How (Not) to Use Personality Profiles to Assess Job Applicants

The talent assessment industry is growing to $5 billion a year by 2020, and currently growing at a rate of 10-12% per year.  The rapid growth of this market is due to the fact that, to most hiring managers, the promise of ‘personality profiling’ is alluring: give the job candidate the magic assessment, and you’ll know with certainty whether or not the person is a good fit for your company.  As an added bonus, hiring based on a personality profile requires very little time investment on your part as a manager.  

What could possibly go wrong?

A lot, it turns out.  While personality profiling can yield tangible benefits when assessing job applicants, it’s far from the silver bullet that most managers (and vendors, frankly) are making them out to be.  Furthermore, the incorrect use of personality profiling can land your company in court for a whole host of reasons.  I highly recommend using personality profiling as part of a multi-measure hiring process, but they have to be deployed correctly.

Here are three concepts to keep in mind when incorporating personality profiling into your hiring process:

It’s illegal to use personality profiles alone to make hiring decisions.  The market is awash in “four quadrant personality profiles” like DiSC and the Meyers-Briggs Type Indicator (MBTI).  In these assessments, candidates are typically asked to self-analyze themselves across a variety of questions or statements.  These self-ratings are then displayed back in the form of a “personality type,” with corresponding analysis regarding the workplace tendencies and behaviors associated with that type.

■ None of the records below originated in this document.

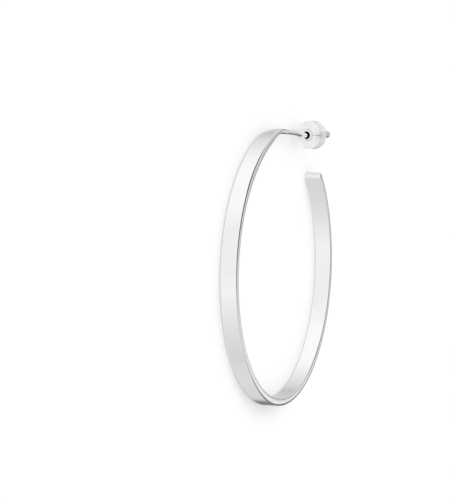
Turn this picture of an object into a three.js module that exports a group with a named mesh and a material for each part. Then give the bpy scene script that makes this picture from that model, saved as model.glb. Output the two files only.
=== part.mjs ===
// Hoop earring: a flat polished band bent into an open hoop, whose upper end narrows to a round ear post,
// and a clear disc ear back with a metal core that slides on that post.
// Millimetres, +Z up. The hoop lies on its side, as it rests by itself: its plane is level, its lower edge is
// at z = 0, +Y runs from its bottom to its crest, and +X points the way that the post leaves the crest.

import * as THREE from "three";

// Hoop band
const HOOP_OUTER_RADIUS = 24.75;
const BAND_WIDTH = 3.1;
const BAND_THICKNESS = 1.3;
const OUTER_CORNER_RADIUS = 0.25;
const INNER_CORNER_RADIUS = 0.08;
const FREE_END_ANGLE = 46;
const FREE_END_LEAN = 8;

// Crest of the hoop, where the band rises a little, thins and narrows to the post. Angles are measured from +X.
const RISE_START_ANGLE = 138;
const RISE_END_ANGLE = 100;
const CREST_RISE = 0.52;
const TAPER_START_ANGLE = 114;

// Ear post
const POST_DIAMETER = 0.9;
const POST_SWING_ANGLE = 12;
const SWING_BEND_LENGTH = 2;
const DROP_START = 3.4;
const DROP_LENGTH = 4.4;
const POST_DROP = 0.26;
const POST_CLIMB_ANGLE = 4.6;
const POST_IN_CORE = 5.4;
const POST_TIP_ROUND = 0.3;

// Ear back
const DISC_DIAMETER = 5.2;
const DISC_THICKNESS = 2.4;
const DISC_EDGE_ROUND = 0.3;
const MOUTH_CLEARANCE = 0.7;
const CORE_TUBE_DIAMETER = 1.34;
const CORE_LENGTH = 7.3;
const CORE_LIP_DIAMETER = 2.2;
const CORE_LIP_HEIGHT = 0.08;
const FUNNEL_DEPTH = 0.6;
const FUNNEL_LIP_WALL = 0.14;
const BORE_END_ROOM = 0.6;
const BORE_CLEARANCE = 0.06;
const SEAT_GAP = 0.05;

// Fineness of the meshes
const ARC_STEP = 5;
const CREST_STEP = 2.5;
const POST_STEPS = 16;
const CORNER_POINTS = 4;
const ROUND_SIDES = 32;
const ROUND_STEPS = 4;

const CREST_ANGLE = 90;
const FULL_TURN = 360;
const POST_RADIUS = POST_DIAMETER / 2;
const CREST_HEIGHT = HOOP_OUTER_RADIUS + CREST_RISE - POST_RADIUS;

const radians = THREE.MathUtils.degToRad;
const blend = (from, to, share) => from + (to - from) * share;
const easeBetween = (value, start, end) => {
  const share = THREE.MathUtils.clamp((value - start) / (end - start), 0, 1);
  return share * share * (3 - 2 * share);
};

// Band at an angle: its middle in the hoop's plane, and the shares by which it is narrowed and thinned towards
// the round post. Its outer face is set first, and its thickness lies inside that.
function bandStation(angle) {
  const narrow = easeBetween(angle, TAPER_START_ANGLE, CREST_ANGLE);
  const thin = easeBetween(angle, RISE_START_ANGLE, CREST_ANGLE);
  const outerRadius = HOOP_OUTER_RADIUS + CREST_RISE * easeBetween(angle, RISE_START_ANGLE, RISE_END_ANGLE);
  const radius = outerRadius - blend(BAND_THICKNESS, POST_DIAMETER, thin) / 2;
  const middle = new THREE.Vector3(radius * Math.cos(radians(angle)), radius * Math.sin(radians(angle)), 0);
  return { middle, narrow, thin, size: 1 };
}

// Length of a straight run that starts with a smooth bend of the given length
function bentRun(along, bendLength) {
  if (along <= 0) return 0;
  return along < bendLength ? (along * along) / (2 * bendLength) : along - bendLength / 2;
}

// Middle of the post at a distance past the crest: it swings out of the hoop's plane, dips, and climbs gently
function postPoint(along) {
  const dropEnd = DROP_START + DROP_LENGTH;
  const climb = Math.tan(radians(POST_CLIMB_ANGLE));
  const dip = THREE.MathUtils.clamp((along - DROP_START) / DROP_LENGTH, 0, 1);
  const easedDip = dip * dip * (3 - 2 * dip);
  const endSlope = dip * dip * (dip - 1) * DROP_LENGTH * climb;
  const climbed = Math.max(along - dropEnd, 0) * climb;
  return new THREE.Vector3(
    along,
    CREST_HEIGHT - POST_DROP * easedDip + endSlope + climbed,
    Math.tan(radians(POST_SWING_ANGLE)) * bentRun(along, SWING_BEND_LENGTH),
  );
}

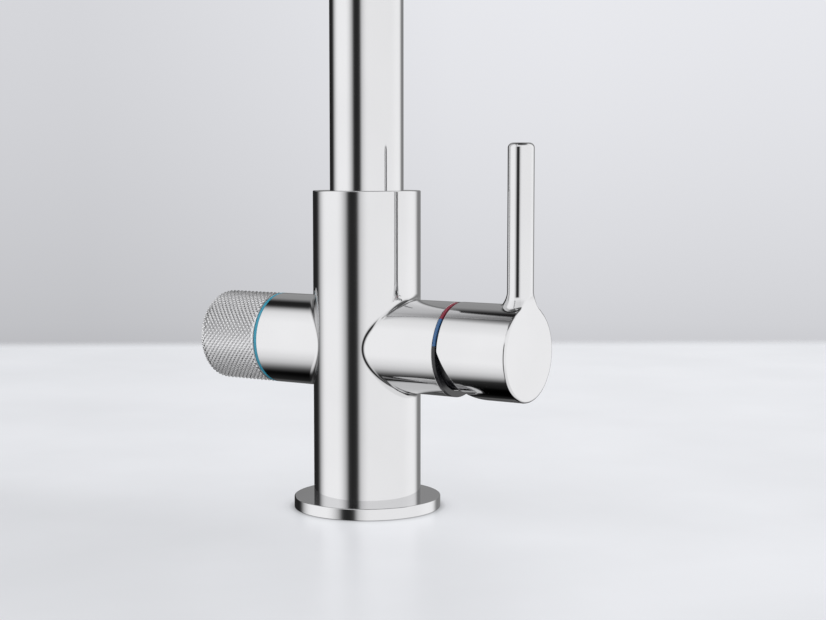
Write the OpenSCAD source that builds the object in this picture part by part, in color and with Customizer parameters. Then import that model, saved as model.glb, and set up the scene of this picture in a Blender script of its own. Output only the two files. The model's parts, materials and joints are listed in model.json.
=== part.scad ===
// Drinking water filter tap for a worktop. A mixer lever sits on the right arm, a knob for
// filtered water on the left arm, and a swan-neck spout carries a filter capsule.
// Millimetres, +Z up, +X towards the lever, -Y towards the user.
// The origin is the centre of the flange's underside, where the tap stands on the worktop.

/* [Body] */
// Outside diameter of the upright body
body_d = 41; // [38:0.5:46]
// Height of the body's top above the worktop
body_top = 121.3; // [116:0.1:140]
// Bevel round the body's top rim
rim_bevel = 0.5; // [0.3:0.1:1]
// Height of the axis that both side arms share
arm_z = 63; // [58:0.5:70]
// Outside diameter of the side arms
arm_d = 35.2; // [34.4:0.2:37.6]
// Distance from the body's axis to the right arm's end
right_reach = 40.3; // [39:0.1:46]
// Distance from the body's axis to the left arm's end
left_reach = 40.2; // [39:0.1:46]
// Distance from the body's axis to the floor of each arm's cavity
core_half = 14; // [12.5:0.5:15]

/* [Base] */
// Diameter of the round flange on the worktop
flange_d = 56.2; // [52:0.2:64]
// Thickness of the flange
flange_t = 4.4; // [3.6:0.1:6]
// Rounding of the flange's upper edge
flange_round = 0.9; // [0.4:0.1:1.5]
// Width of the sealing ring under the flange
base_seal_w = 3; // [2:0.2:4]
// Height of the sealing ring under the flange
base_seal_h = 1.8; // [1.2:0.1:2.4]
// Outside diameter of the threaded fixing shank
shank_d = 33; // [30:0.5:34]
// Bore of the shank, which the supply hoses pass through
shank_bore_d = 27; // [25:0.5:28]
// Length of the shank below the worktop's surface
shank_below = 55; // [52:1:70]
// Length of shank that screws up into the body
shank_in_body = 11.4; // [9:0.2:14]
// Thickness of worktop that the fixing is set for
worktop_t = 30; // [20:1:30]
// Diameter of the washers under the worktop
washer_d = 54; // [52:1:60]
// Thickness of the rubber washer
rubber_t = 3; // [2:0.5:4]
// Thickness of the steel washer
steel_t = 2; // [1.5:0.5:3]
// Thickness of the fixing nut
nut_t = 9; // [7:0.5:10]
// Gap that the clamp screws hold open between nut and steel washer
nut_gap = 2; // [1:0.5:3]
// Thread diameter of the clamp screws
clamp_screw_d = 6; // [5:0.5:6]
// Number of clamp screws
clamp_screws_n = 2; // [2:1:4]

/* [Waterways] */
// Tapping size of the two inlets
inlet_hole_d = 8.92; // [8:0.02:9.4]
// Depth of thread in each inlet
inlet_depth = 10; // [8:0.5:12]
// Distance between the two inlets
inlet_spacing = 12.2; // [11:0.2:13]
// Diameter of the drilled waterways to the mixer
waterway_d = 5; // [4:0.5:5.5]
// Diameter of the drilled waterways for filtered water
filter_way_d = 3; // [2.4:0.1:3.2]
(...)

These assessments are useful tools for helping a manager better understand the way in which a particular candidate will likely work, but should never be used to make hiring decisions.  Personality assessments like these exhibit significant psychometric deficiencies, including poor validity (i.e. not measuring what it purports to measure) and poor reliability (giving different results for the same person on different occasions).  Therefore, when you use a personality assessment as the sole basis for a hiring decision, you are opening yourself up to substantial legal liability.

The assessment that you use must be job-related to be usable in employment decisions.  If you’re going to use assessments for employee selection, those assessments must be job related.  Consider the following two questions:

  1. Is Adam an extrovert, or an introvert?
  2. Does Adam possess the skills and competencies required to produce the desired outcomes in this position?

The first question is an example of the type of information that a personality profile will give you regarding a job candidate:  Adam is an extrovert; he is energized by being around other human beings.  Does that tell me anything at all about his ability to perform well in the role?  Not at all.

The second question’s efficacy is self-evident. You’re probably thinking, “Of course that’s the right question to ask! If I could answer that questions reliably, then I would have to worry about personality profiling in the first place.”  Well, exactly.  That’s my whole point: there is no such thing as a personality profile that tells you whether or not the candidate can do the job.  Personality profiles can inform you as to personality, but personality itself has not been shown to be a reliable indicator of job-specific success.  

The differences between these two items are quite obvious, but I see managers make this avoidable mistake on a daily basis, and it’s an expensive mistake to make. Target was hammered for a massive settlement for using assessments improperly. Grocery giant Kroger faced a similar lawsuit.

The only statistically valid and predictable approach to assessing job candidates is through a multi-measure approach.  Harvard Business School published a study where researchers surveyed 1,000 HR professionals and asked them about effective screening methods.  Over 50% of respondents answered incorrectly, meaning that even seasoned HR pros get this stuff wrong.

“If your hiring process relies primarily on interviews, reference checks, and personality tests, you are choosing to use a process that is significantly less effective than it could be if more effective measures were incorporated,” says Whitney Martin, writer for the Harvard Business Review.  

 The strongest personality assessments to use in a hiring context are ones that possess these attributes:

  • Measure stable traits that will not tend to change once the candidate has been on the job for some length of time.
  • Are normative in nature, which allows you to compare one candidate’s scores against another’s to determine which individual possess more (or less) of a particular trait.
  • Have a “candidness” (or “distortion” or “lie detector”) scale so you understand how likely it is that the results accurately portray the test-taker.
  • Have high reliability (including test-retest reliability) and have been shown to be valid predictors of job performance. 

In summary, personality profiles are an important component of your overall structured hiring process, but you have to use them correctly.